Yoga is exercise that encourages mindfulness, self care and interoception. It allows practitioners, over time, to get to know their own habits of mind and body intimately. To observe the changes life brings through seasons, and stages of life. This internal focus is part of what sets yoga apart from the world of wellness and body focused fitspiration. Maybe not when posing for pictures, but when actually practicing. When no-one is watching except your teacher who sees you through a lens of kindness and compassion. When you feel your experience rather than dissect how your experience looks. Yoga is especially effective when done regularly, daily or multiple times per week, where the repetition of postures creates a ritual that calms the nervous system, draws the senses inwards, away from the distractions of modern life for an hour or so at a time.

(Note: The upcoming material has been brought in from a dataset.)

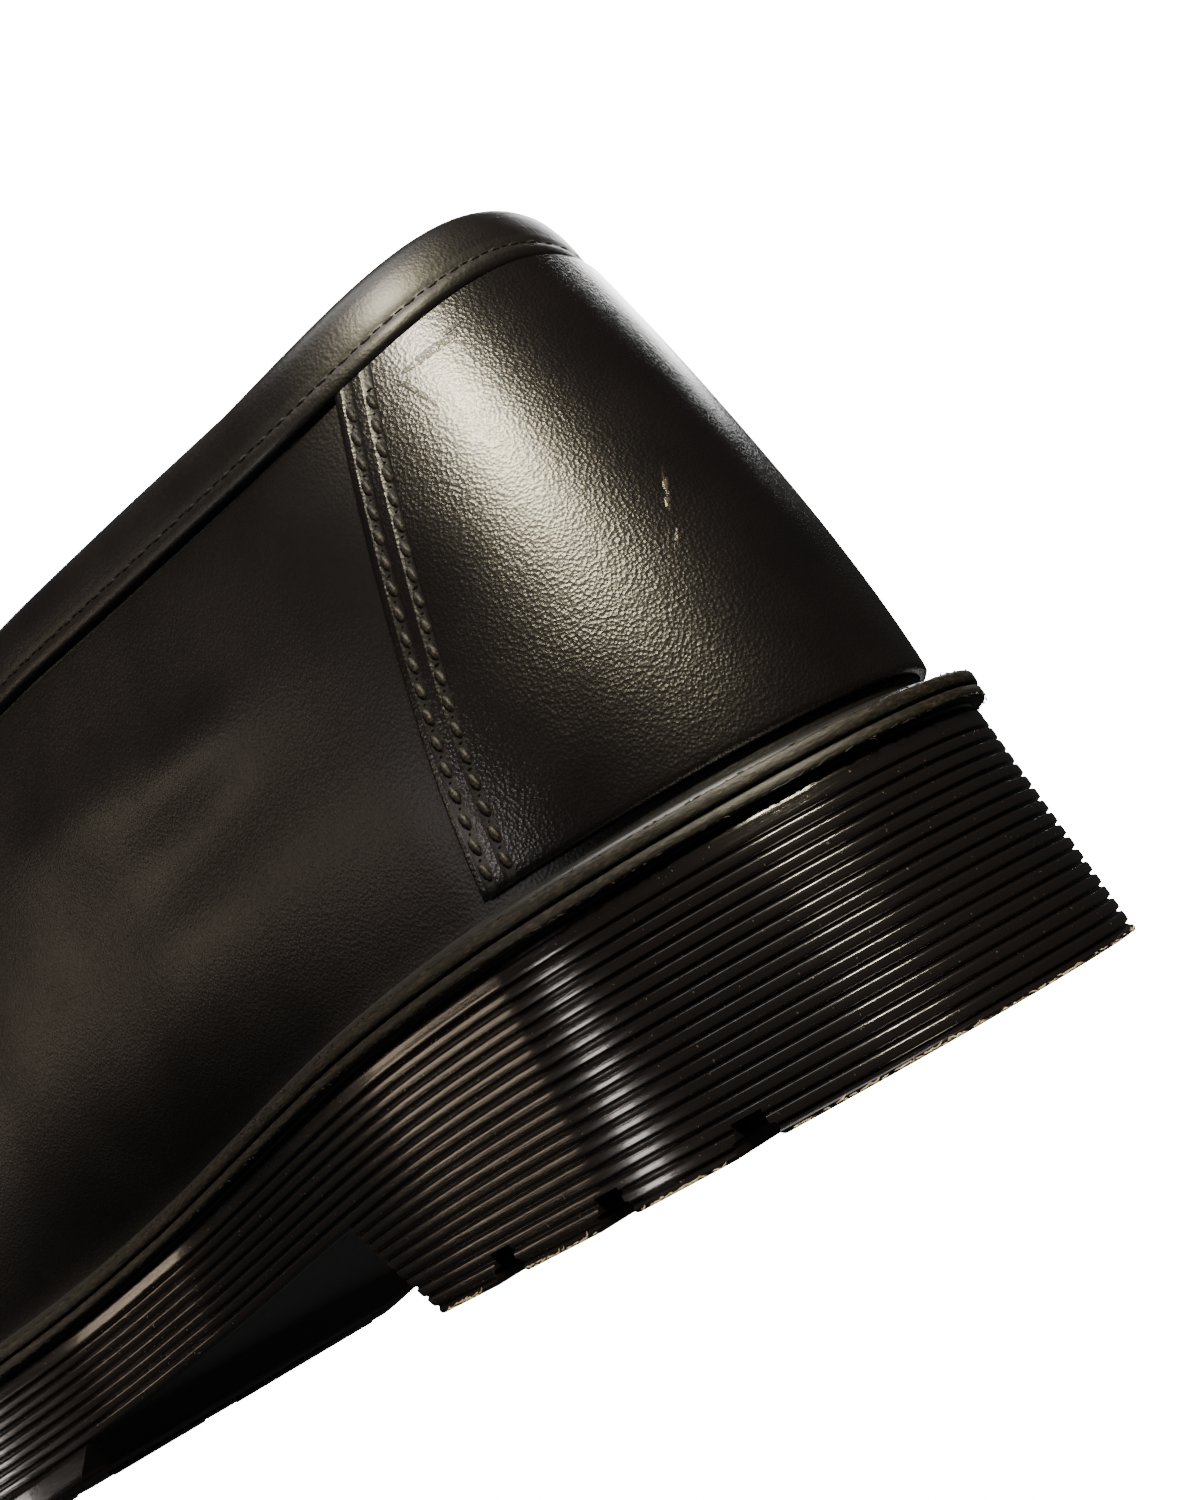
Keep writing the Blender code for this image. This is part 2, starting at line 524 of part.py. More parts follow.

Carving out this regular space for self nurture is an act of insurrection against a culture that asks you to present an Instagram ready image and check in on facebook wherever you go. You can consciously choose to enhance your multidimensional wellness, without needing to prove the value or outcome to anyone.

And best of all, you can do this as you are, in the body you have today, with love and kindness towards yourself. No-one can take your inner peace from you, and the more you practice, the deeper your internal well of self love. So yes, I felt the pressure to conform to some arbitrary ideal of what a yoga teacher should look like. And now I am starting to share the images of myself in form fitting yoga clothes, doing what I love to do, there may be self doubt from time to time. But I will keep doing yoga, and caring for this remarkable body with all it’s scars, bulges and asymmetries. And I will keep encouraging people to join me, because I know that wellness is not limited to those who fit an image of health, it’s accessible to all of us, all the time.